A comparative study of LaBr3(Ce(3+)) and CeBr3 based gamma-ray spectrometers for planetary remote sensing applications.

The recent availability of large volume cerium bromide crystals raises the possibility of substantially improving gamma-ray spectrometer limiting flux sensitivities over current systems based on the lanthanum tri-halides, e.g., lanthanum bromide and lanthanum chloride, especially for remote sensing, low-level counting applications or any type of measurement characterized by poor signal to noise ratios. The Russian Space Research Institute has developed and manufactured a highly sensitive gamma-ray spectrometer for remote sensing observations of the planet Mercury from the Mercury Polar Orbiter (MPO), which forms part of ESA's BepiColombo mission.
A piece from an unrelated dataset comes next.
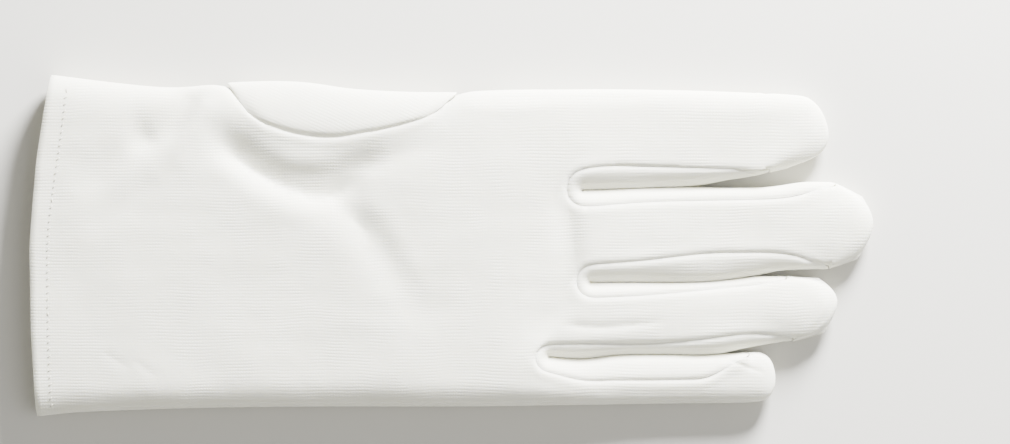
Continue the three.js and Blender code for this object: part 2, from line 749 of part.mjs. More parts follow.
// The set-in thumb: it leaves the hole over the index side, turns under the hand and lies flat there.
function thumbSheet() {
  const sheet = newSheet();
  const high = THUMB_HEIGHT - EDGE;
  const mid = THUMB_HEIGHT / 2;
  const first = thumbSides(0);
  const inset = 2.0;
  const across = (sides, share) => {
    const width = Math.hypot(sides.left.x - sides.right.x, sides.left.y - sides.right.y);
    const t = mix(inset / width, 1 - inset / width, share);
    return { x: mix(sides.left.x, sides.right.x, t), y: mix(sides.left.y, sides.right.y, t) };
  };
  const columns = [];
  for (let c = 0; c <= THUMB_COLUMNS; c += 1) {
    const share = c / THUMB_COLUMNS;
    const x = mix(HOLE_START + 0.9, HOLE_END - 1.3, share);
    const edgeY = indexSideY(x);
    const slope = (readTable(THUMB_HOLE, "along", "depth", alongOf(x + 1)) -
      readTable(THUMB_HOLE, "along", "depth", alongOf(x - 1))) * WIDTH / 2;
    const hole = yAt(readTable(THUMB_HOLE, "along", "depth", alongOf(x)));
    const depth = Math.max(hole - GAP * 1.2 * Math.hypot(1, slope), 0.9);
    const landing = across(first, share);
    const column = [];
    for (let r = 0; r < THUMB_TOP_ROWS; r += 1) {
      const inward = mix(depth, Math.min(depth, depthAtAngle(0.5, x)), r / (THUMB_TOP_ROWS - 1));
      column.push({ x, y: edgeY - inward, z: heightAt(x, edgeY - inward, angleAtDepth(inward, x)) });
    }
    column.push({ x, y: edgeY - EDGE, z: middleHeight(x) });
    THUMB_ROLL_ANGLES.forEach((degrees, i) => {
      const angle = (degrees / 180) * Math.PI;
      const share2 = 1 - Math.cos(angle);
      const z = middleHeight(x) - (middleHeight(x) - EDGE) * Math.sin(angle);
      column.push({ x: mix(x, landing.x, share2), y: mix(edgeY - EDGE, landing.y, share2), z });
    });
    columns.push(column);
  }
  const rows = columns[0].map((_, r) => columns.map((column) => column[r]));
  addGrid(sheet, rows, true);
  // The flattened tube under the hand, with a lower and an upper wall that meet at both sides.
  const loops = [];
  const loopAt = (left, right) => {
    const width = Math.hypot(left.x - right.x, left.y - right.y);
    const at = (t, z) => ({ x: mix(left.x, right.x, t), y: mix(left.y, right.y, t), z });
    const loop = [];
    for (let c = 0; c <= THUMB_COLUMNS; c += 1) {
      loop.push(at(mix(inset / width, 1 - inset / width, c / THUMB_COLUMNS), EDGE));
    }
    loop.push(at(1 - EDGE / width, mid));
    for (let c = THUMB_COLUMNS; c >= 0; c -= 1) {
      loop.push(at(mix(inset / width, 1 - inset / width, c / THUMB_COLUMNS), high));
    }
    loop.push(at(EDGE / width, mid));
    loop.push(loop[0]);
    return loop;
  };
  for (let r = 0; r <= THUMB_FLAT_ROWS; r += 1) {
    const sides = thumbSides(r / THUMB_FLAT_ROWS);
    loops.push(loopAt(sides.left, sides.right));
  }
  for (const step of THUMB_TIP_STEPS) {
    const turn = step * BEND;
    const out = Math.sin(turn) * (thumbEndRadius - inset);
    const half = Math.cos(turn) * (thumbEndRadius - inset) + inset;
    const at = (side) => ({
      x: thumbEndCentre.x + thumbDirection.x * out - side * thumbDirection.y * half,
      y: thumbEndCentre.y + thumbDirection.y * out + side * thumbDirection.x * half,
    });
    loops.push(loopAt(at(-1), at(1)));
  }
  addGrid(sheet, loops, true);
  // The end of the tube: both walls meet in one outer row.
  const lastLoop = loops[loops.length - 1];
  const lower = lastLoop.slice(0, THUMB_COLUMNS + 1);
  const upper = lastLoop.slice(THUMB_COLUMNS + 2, 2 * THUMB_COLUMNS + 3).reverse();
  const outer = lower.map((p, c) => {
    if (c === 0) return lastLoop[2 * THUMB_COLUMNS + 3];
    if (c === THUMB_COLUMNS) return lastLoop[THUMB_COLUMNS + 1];
    const push = inset - EDGE;
    return { x: p.x + thumbDirection.x * push, y: p.y + thumbDirection.y * push, z: mid };
  });
  addGrid(sheet, [lower, outer, upper], true);
  return sheet;
}

// The cloth turned in at the wrist edge: a band that follows the inner side of the mouth.
function hemSheet() {
  const sheet = newSheet();
  const inset = EDGE + GAP + HEM_WALL / 2 + HEM_EASE;
  const flat = 9;
  const rolled = 4;
  const rows = [0, 0.5, 1].map((step) => {
    const forward = 0.25 + step * HEM_DEPTH;
    const low = { x: cuffX(-54) + forward };
    const high = { x: cuffX(55) + forward };
    low.y = littleSideY(low.x);
    high.y = indexSideY(high.x);
    const round = HAND_ROUND - EDGE - inset;
    const loop = [];
    const rollPoint = (edge, side, angle) => {
      const depth = HAND_ROUND - round * Math.cos(angle);
      const y = edge.y - side * depth;
      const x = cuffX(y) + forward;
      const middle = middleHeight(x);
      return { x, y, z: middle + (middle - EDGE - inset) * Math.sin(angle) };
    };
    for (let i = 0; i <= 2 * rolled; i += 1) {
      loop.push(rollPoint(high, 1, mix(BEND, -BEND, i / (2 * rolled))));
    }
    for (let i = 1; i < flat; i += 1) {
      const y = mix(high.y - HAND_ROUND, low.y + HAND_ROUND, i / flat);
      const x = cuffX(y) + forward;
      loop.push({ x, y, z: EDGE + inset });
    }
    for (let i = 0; i <= 2 * rolled; i += 1) {
      loop.push(rollPoint(low, -1, mix(-BEND, BEND, i / (2 * rolled))));
    }
    for (let i = 1; i < flat; i += 1) {
      const y = mix(low.y + HAND_ROUND, high.y - HAND_ROUND, i / flat);
      const x = cuffX(y) + forward;
      loop.push({ x, y, z: topHeight(x) - inset });
    }
    loop.push(loop[0]);
    return loop;
  });
  addGrid(sheet, rows, false);
  return sheet;
}

const wasm = await Module();
wasm.setup();

function solidOf(body) {
  return new wasm.Manifold(
    new wasm.Mesh({
      numProp: 3,
      vertProperties: new Float32Array(body.position),
      triVerts: new Uint32Array(body.index),
    }),
  );
}

function meshOf(name, solid, colour) {
  const pieces = solid.decompose();
  pieces.sort((a, b) => b.volume() - a.volume());
  const data = pieces[0].getMesh();
  const geometry = new THREE.BufferGeometry();
  geometry.setAttribute("position", new THREE.BufferAttribute(new Float32Array(data.vertProperties), 3));
  geometry.setIndex(new THREE.BufferAttribute(new Uint32Array(data.triVerts), 1));
  geometry.computeVertexNormals();
  const mesh = new THREE.Mesh(
    geometry,
    new THREE.MeshStandardMaterial({ name, color: colour, roughness: 0.92, metalness: 0 }),
  );
  mesh.name = name;
  return mesh;
}

const WHITE = 0xedede6;
const palm = panelSheet(1);
const back = panelSheet(-1);
const glove = new THREE.Group();
glove.name = "parade_glove";
const [little, ring, middle, index] = fingers;
const clearance = WALL + 3 * GAP;
const thumbSolid = solidOf(thicken(thumbSheet(), WALL))
  .subtract(solidOf(thicken(palm, clearance)))
  .subtract(solidOf(thicken(back, clearance)));

glove.add(
  meshOf("palm_panel", solidOf(thicken(palm, WALL)), WHITE),
  meshOf("back_panel", solidOf(thicken(back, WALL)), WHITE),
  meshOf("fourchette_index_middle", solidOf(thicken(fourchetteSheet(index, middle), WALL)), WHITE),
  meshOf("fourchette_middle_ring", solidOf(thicken(fourchetteSheet(middle, ring), WALL)), WHITE),
  meshOf("fourchette_ring_little", solidOf(thicken(fourchetteSheet(ring, little), WALL)), WHITE),
  meshOf("thumb", thumbSolid, WHITE),
  meshOf("cuff_hem", solidOf(thicken(hemSheet(), HEM_WALL)), WHITE),
);

// The origin is on the floor under the middle of the glove's outline.
const box = new THREE.Box3().setFromObject(glove);
glove.position.set(-(box.min.x + box.max.x) / 2, -(box.min.y + box.max.y) / 2, -box.min.z);

export default glove;
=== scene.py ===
import math
from collections import namedtuple

import bmesh
import bpy
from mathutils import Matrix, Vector, noise
from mathutils.bvhtree import BVHTree
from mathutils.geometry import interpolate_bezier
from mathutils.kdtree import KDTree


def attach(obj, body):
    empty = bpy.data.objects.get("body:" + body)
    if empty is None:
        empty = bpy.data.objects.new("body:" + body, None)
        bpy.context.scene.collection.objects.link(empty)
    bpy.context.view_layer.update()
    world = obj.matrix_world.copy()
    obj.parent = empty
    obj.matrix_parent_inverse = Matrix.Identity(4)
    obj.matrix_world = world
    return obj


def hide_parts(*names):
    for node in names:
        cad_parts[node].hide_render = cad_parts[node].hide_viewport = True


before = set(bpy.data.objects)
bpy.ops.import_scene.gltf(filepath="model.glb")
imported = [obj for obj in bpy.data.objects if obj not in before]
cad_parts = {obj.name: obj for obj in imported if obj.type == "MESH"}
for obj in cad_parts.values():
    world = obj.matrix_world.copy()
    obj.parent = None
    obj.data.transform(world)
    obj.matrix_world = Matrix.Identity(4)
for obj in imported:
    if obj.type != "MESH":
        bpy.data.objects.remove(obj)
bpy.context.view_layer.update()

# The trank: palm, back and finger faces of bleached white cotton interlock, cut as one cloth. It is
# folded along the index side, and sewn up along the little-finger side and round the fingertips.
# Its wales run from the wrist to the fingertips, each a column of small V-shaped loops.
MM = 0.001
WALE_WIDTH = 1.02 * MM
LOOP_LENGTH = 0.9 * MM
WALE_WANDER = 2.6 * MM
LOOP_RELIEF = 0.11 * MM
COTTON = (0.88, 0.87, 0.75, 1.0)
# The darker cotton colour is the painted shade in the knit's furrows, and also the darker tone of broad
# random patches.
COTTON_PAINTED_SHADE_AND_PATCHES = (0.70, 0.69, 0.57, 1.0)
COTTON_FINISH = {
    "Subsurface Weight": 0.45,
    "Subsurface Radius": (1.0, 0.98, 0.80),
    "Subsurface Scale": 2.0 * MM,
    "Roughness": 0.92,
    "Specular IOR Level": 0.15,
    "Sheen Weight": 0.2,
    "Sheen Roughness": 0.6,
}


def node_of(tree, kind, inputs=None, **settings):
    node = tree.nodes.new(kind)
    for name, value in settings.items():
        setattr(node, name, value)
    for key, value in (inputs or {}).items():
        if isinstance(value, bpy.types.NodeSocket):
            tree.links.new(value, node.inputs[key])
        else:
            node.inputs[key].default_value = value
    return node


def math_node(tree, operation, a, b=0.0, c=0.0):
    return node_of(tree, "ShaderNodeMath", {0: a, 1: b, 2: c}, operation=operation).outputs[0]


def vector_node(tree, operation, a, b, c=(0.0, 0.0, 0.0)):
    return node_of(tree, "ShaderNodeVectorMath", {0: a, 1: b, 2: c}, operation=operation).outputs[0]


def noise_node(tree, place, scale, detail):
    return node_of(tree, "ShaderNodeTexNoise", {"Vector": place, "Scale": scale, "Detail": detail})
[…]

The Flight Model (FM) gamma-ray spectrometer is based on a 3-in. single crystal of LaBr3(Ce(3+)) produced in a separate crystal development programme specifically for this mission. During the spectrometers development, manufacturing, and qualification phases, large crystals of CeBr3 became available in a subsequent phase of the same crystal development programme. Consequently, the Flight Spare Model (FSM) gamma-ray spectrometer was retrofitted with a 3-in. CeBr3 crystal and qualified for space. Except for the crystals, the two systems are essentially identical. In this paper, we report on a comparative assessment of the two systems, in terms of their respective spectral properties, as well as their suitability for use in planetary mission with respect to radiation tolerance and their propensity for activation. We also contrast their performance with a Ge detector representative of that flown on MESSENGER and show that: (a) both LaBr3(Ce(3+)) and CeBr3 provide superior detection systems over HPGe in the context of minimally resourced spacecraft and (b) CeBr3 is a more attractive system than LaBr3(Ce(3+)) in terms of sensitivities at lower gamma fluxes. Based on the tests, the FM has now been replaced by the FSM on the BepiColombo spacecraft. Thus, CeBr3 now forms the central gamma-ray detection element on the MPO spacecraft.